Lungenentzündung bei engem Kontakt

Nach der Sequenzierung der im Frühjahr sichergestellten H7N9-Proben war viel über eine gewisse Mutation spekuliert worden, die das Virus näher an menschliche Grippeviren heranrücken sollte. Alle Grippeviren entern ihren Wirt über Sialinsäure-Rezeptoren. Vogelgrippeviren bevorzugen allerdings eine andere Aufhängung für die Sialinsäure als humane Grippeviren. Vogelgrippeviren docken an Sialinsäuren an, die über eine Alpha-2,3-Verknüpfung an die Zellen montiert sind, menschliche Grippeviren bevorzugen eine Alpha-2,6-Verknüpfung. Beim Menschen ist die von den Vogelviren bevorzugte Aufhängung nur tief in der Lunge zu finden, nicht in der Nase, der Luftröhre oder den Bronchien. Vogelgrippeviren können bei engem Kontakt zwar eine Lungenentzündung hervorrufen, bleiben aber auch in der Lunge stecken. Richtig gefährlich werden sie für den Menschen nur dann, wenn sie auch an die Sialinsäure-Rezeptoren mit einer Alpha-2,6-Verknüpfung in den oberen Atemwegen andocken können. Wilson und Paulson zeigen nun in „Science“, dass H7N9 immer noch eine starke Präferenz für die Alpha-2,3-Verknüpfung hat und an die Alpha-2,6-Verknüpfung nur schwach bindet. Die beiden Wissenschaftler sind deshalb auch der Ansicht, dass H7N9 in seiner jetzigen Form keine Pandemie auslösen kann. Allerdings sollte seine Weiterentwicklung sorgfältig beobachtet werden. Diese Aufgabe wird aber dadurch erschwert, dass die H7N9-Infektion den Vögeln nicht anzumerken ist. Anders als bei H5N1 werden die Tiere durch H7N9 nicht krank und verenden auch nicht. Daher kann man einem Geflügelbestand nicht anmerken, ob die Tiere mit H7N9 infiziert sind oder nicht. Wer Geflügel hält oder für den Verzehr kauft, bleibt also über eine mögliche Infektion im Ungewissen.

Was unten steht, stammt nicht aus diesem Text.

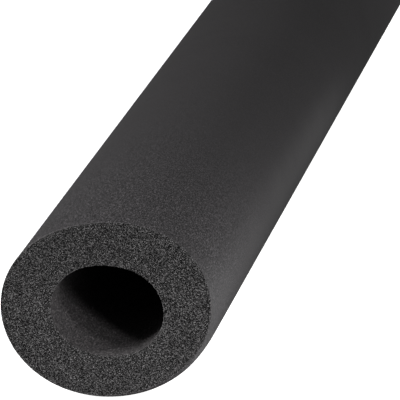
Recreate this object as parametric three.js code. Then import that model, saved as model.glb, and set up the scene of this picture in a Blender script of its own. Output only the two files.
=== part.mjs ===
// Foam pipe insulation: one straight length of soft closed-cell rubber foam tube.
// Units are millimetres and +Z is up. The tube lies along Y, with its near cut end at -Y.
import * as THREE from "three";

// Stock sizes
const LENGTH = 1000;
const BORE_DIAMETER = 28;
const WALL = 13;

// The soft section lies a little flattened: this much wider and lower than round on each side
const SAG = 1.35;

// The blade pulls the skin in at each cut end, over a short length
const DRAW_IN = 0.6;
const DRAW_IN_LENGTH = 12;

// Facets round the section, an odd number of pairs so that one facet lies flat underneath
const SIDES = 66;
const DRAW_IN_STEPS = 4;

const BORE_RADIUS = BORE_DIAMETER / 2;
const OUTER_RADIUS = BORE_RADIUS + WALL;
const HALF_LENGTH = LENGTH / 2;

// Skin from the cut edge to full size, as radius and distance in from the cut
function drawnInSkin() {
  const points = [];
  for (let i = 0; i <= DRAW_IN_STEPS; i += 1) {
    const angle = (i / DRAW_IN_STEPS) * (Math.PI / 2);
    points.push({
      radius: OUTER_RADIUS - DRAW_IN * (1 - Math.sin(angle)),
      inset: DRAW_IN_LENGTH * (1 - Math.cos(angle)),
    });
  }
  return points;
}

// Closed outline of the wall: near cut, skin, far cut, bore
function wallProfile() {
  const skin = drawnInSkin();
  const nearSkin = skin.map((p) => new THREE.Vector2(p.radius, p.inset - HALF_LENGTH));
  const farSkin = skin.map((p) => new THREE.Vector2(p.radius, HALF_LENGTH - p.inset)).reverse();
  return [
    new THREE.Vector2(BORE_RADIUS, -HALF_LENGTH),
    ...nearSkin,
    ...farSkin,
    new THREE.Vector2(BORE_RADIUS, HALF_LENGTH),
    new THREE.Vector2(BORE_RADIUS, -HALF_LENGTH),
  ];
}

// Moves skin and bore together, so the wall keeps its thickness all round
function flatten(geometry) {
  const position = geometry.attributes.position;
  for (let i = 0; i < position.count; i += 1) {
    const x = position.getX(i);
    const z = position.getZ(i);
    const angle = Math.atan2(z, x);
    const radius = Math.hypot(x, z) + SAG * Math.cos(2 * angle);
    position.setX(i, radius * Math.cos(angle));
    position.setZ(i, radius * Math.sin(angle));
  }
}

function foamTube() {
  const geometry = new THREE.LatheGeometry(wallProfile(), SIDES, Math.PI / SIDES);
  flatten(geometry);
  geometry.computeBoundingBox();
  geometry.translate(0, 0, -geometry.boundingBox.min.z);
  geometry.computeVertexNormals();

  const foam = new THREE.MeshStandardMaterial({
    name: "foam",
    color: 0x393738,
    roughness: 0.85,
    metalness: 0,
  });
  const tube = new THREE.Mesh(geometry, foam);
  tube.name = "foam_tube";
  return tube;
}

const part = new THREE.Group();
part.name = "foam_pipe_insulation";
part.add(foamTube());

export default part;
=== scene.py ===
import math
import random
from collections import namedtuple

import bpy
from mathutils import Matrix, Vector


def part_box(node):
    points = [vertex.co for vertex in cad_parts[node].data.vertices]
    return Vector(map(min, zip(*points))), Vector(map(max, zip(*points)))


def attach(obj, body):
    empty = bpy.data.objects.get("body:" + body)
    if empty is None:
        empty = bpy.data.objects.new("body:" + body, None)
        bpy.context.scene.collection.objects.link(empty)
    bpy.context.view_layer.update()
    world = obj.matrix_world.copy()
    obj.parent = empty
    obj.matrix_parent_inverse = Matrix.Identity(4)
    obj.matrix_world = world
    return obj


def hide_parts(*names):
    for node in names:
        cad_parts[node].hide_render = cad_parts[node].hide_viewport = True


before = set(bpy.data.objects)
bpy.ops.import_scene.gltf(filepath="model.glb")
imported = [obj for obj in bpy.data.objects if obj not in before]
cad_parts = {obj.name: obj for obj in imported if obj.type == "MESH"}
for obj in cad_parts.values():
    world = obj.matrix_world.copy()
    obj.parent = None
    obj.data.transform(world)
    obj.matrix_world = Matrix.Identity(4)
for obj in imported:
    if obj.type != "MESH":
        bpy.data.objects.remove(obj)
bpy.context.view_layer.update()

# Sizes of the tube in metres. Its box comes from the frame, and its wall is the stock thickness.
TUBE_NODE = "foam_tube"
tube_low, tube_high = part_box(TUBE_NODE)
WALL = 0.013
HALF_LENGTH = (tube_high.y - tube_low.y) / 2
HALF_WIDTH = (tube_high.x - tube_low.x) / 2
HALF_HEIGHT = (tube_high.z - tube_low.z) / 2
OUTER_RADIUS = (HALF_WIDTH + HALF_HEIGHT) / 2
SAG = (HALF_WIDTH - HALF_HEIGHT) / 2
BORE_RADIUS = OUTER_RADIUS - WALL
AXIS_HEIGHT = tube_low.z + HALF_HEIGHT

# The blade pulls the skin in at a cut and leaves a soft edge
DRAW_IN = 0.00059
DRAW_IN_LENGTH = 0.020
SKIN_EDGE = 0.00012
EDGE_STEPS = 2

# It also pushed the near end a little out of round: waves round the skin, height and turn of each
NEAR_PUSHED = (
    (1, 0.00075, math.radians(118)),
    (2, 0.00115, math.radians(23)),
    (3, 0.00030, math.radians(38)),
)

# Cut cells: their size at the near and the far end, and how unevenly they lie as a share of it
CELL_SIZE = {-1: 0.000335, 1: 0.00048}
CELL_JITTER = 0.2

# Each point of a cut has a pit value from 0 to 1 that darkens it as painted shade: at least this in a pit,
# and at most this on a torn edge and on a ridge
SHALLOWEST_PIT = 0.1
MOST_TORN_PIT = 0.6
MOST_RIDGE_PIT = 0.35

# The deepest pit, the share of it that a pit value of 0 would have, and how far a ridge may drop
PIT_DEPTH = 0.00036
LEAST_DEPTH_SHARE = 0.25
RIDGE_DROP = 0.00005

# Torn edges of a cut: how far they stray across it and how deep they chip
BORE_RAG = 0.00009
SKIN_RAG = 0.00003
BORE_CHIP = 0.00020
SKIN_CHIP = 0.00004

# Rows along the skin and the bore, finest next to a cut, and how far the bore strays from round
FIRST_ROW = 0.00045
ROW_GROWTH = 1.22
LONGEST_ROW = 0.018
FEWEST_ROUND_SKIN = 128
FEWEST_ROUND_BORE = 72
BORE_ROUGH = 0.00008

# Seeds for the points of the wall and for its ridges
WALL_SEED = 7
RIDGE_SEED = 11

# Surfaces of the wall, in the order of their materials
CUT, SKIN, BORE = range(3)

# Foam of a cut: greys from the light ridges to the dark pits, by a depth that adds a fine grain and the pit
# value in these shares; the pit value's share is painted shade in the pits. Scales are in grains a metre.
CUT_TINT = (1.03, 1.0, 1.01)
CUT_GREYS = ((0.42, 0.215), (0.58, 0.072), (0.69, 0.010), (0.83, 0.001))
CUT_GRAIN_SHARE = 1.12
CUT_PIT_SHADE_SHARE = 0.35
CUT_GRAIN_SCALE = 3800.0
CUT_GRAIN_DEPTH = 0.00012
CUT_BUMP = 0.6
CUT_ROUGHNESS = 0.7
CUT_SPECULAR = 0.2

# Smooth foam: name, tint, middle grey, contrast of its specks, roughness, scale and depth of its grain
Foam = namedtuple("Foam", "name tint grey contrast roughness grain_scale grain_depth")
SKIN_FOAM = Foam("foam_skin", (1.07, 1.0, 1.05), 0.0305, 2.1, 0.5, 2900.0, 0.00028)
BORE_FOAM = Foam("foam_bore", (1.08, 1.0, 1.03), 0.038, 1.9, 0.75, 2400.0, 0.00036)

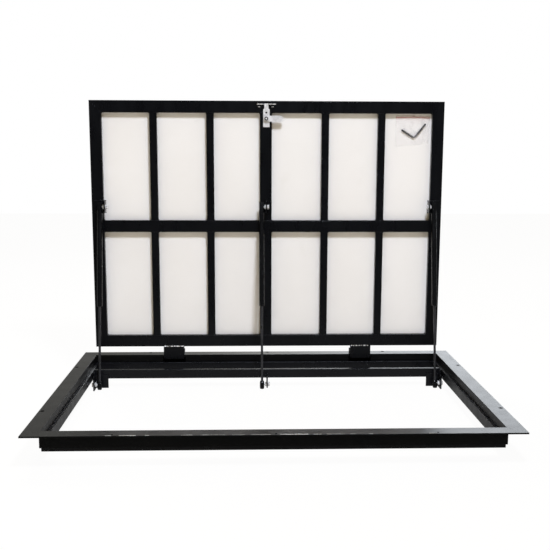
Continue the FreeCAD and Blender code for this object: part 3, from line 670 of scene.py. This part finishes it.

Weil die Wissenschaftler nicht wissen, welche genetischen Änderungen nötig sind, damit H7N9 an die Alpha-2,6-verknüpften Sialinsäuren der oberen Atemwege andocken kann, schlägt der niederländische Virologe Ron Fouchier vom Erasmus Medical Center in Rotterdam vor, das Virus im Labor anzuschärfen. Ähnliche Experimente hat Fouchier auch schon mit H5N1 gemacht. Diese Experimente stehen weltweit in der Kritik, weil viele befürchten, dass die im Labor aufgerüsteten Viren von Bioterroristen für einen Angriff auf die Weltbevölkerung genutzt werden könnten.

Ein Verbot für Märkte?

In China wird derzeit darüber diskutiert, ob es in Zukunft noch Märkte mit lebendem Geflügel geben sollte. Ein permanentes Schließen scheine sich derzeit aber niemand vorstellen zu können, schreibt Christina Larson in „Science“. Zu tief sei in China die Tradition verwurzelt, lebendes Geflügel zu kaufen und keine abgepackte Ware. Ohne Pandemie wären chinesische Verbraucher wohl nie bereit, eine permanente Schließung der Geflügelmärkte zu akzeptierten, zitiert Larson den stellvertretenden Generaldirektor des chinesischen Centers for Disease Control, George Gao.

Derweil hat ein weiteres Vogelgrippe-virus die internationale Bühne betreten. Die Zeitschrift „Lancet Respiratory Medicine“ berichtet in ihrer Dezember-Ausgabe, dass sich eine zwanzig Jahre alte Frau aus Taiwan im Mai mit H6N1 angesteckt hatte (doi: 10.1016/S2213-2600 (13)70221-2). Dieses Virus ist bisher nur von Vögeln bekannt. Die Frau aus Taiwan ist der erste Mensch mit einer H6N1-Infektion.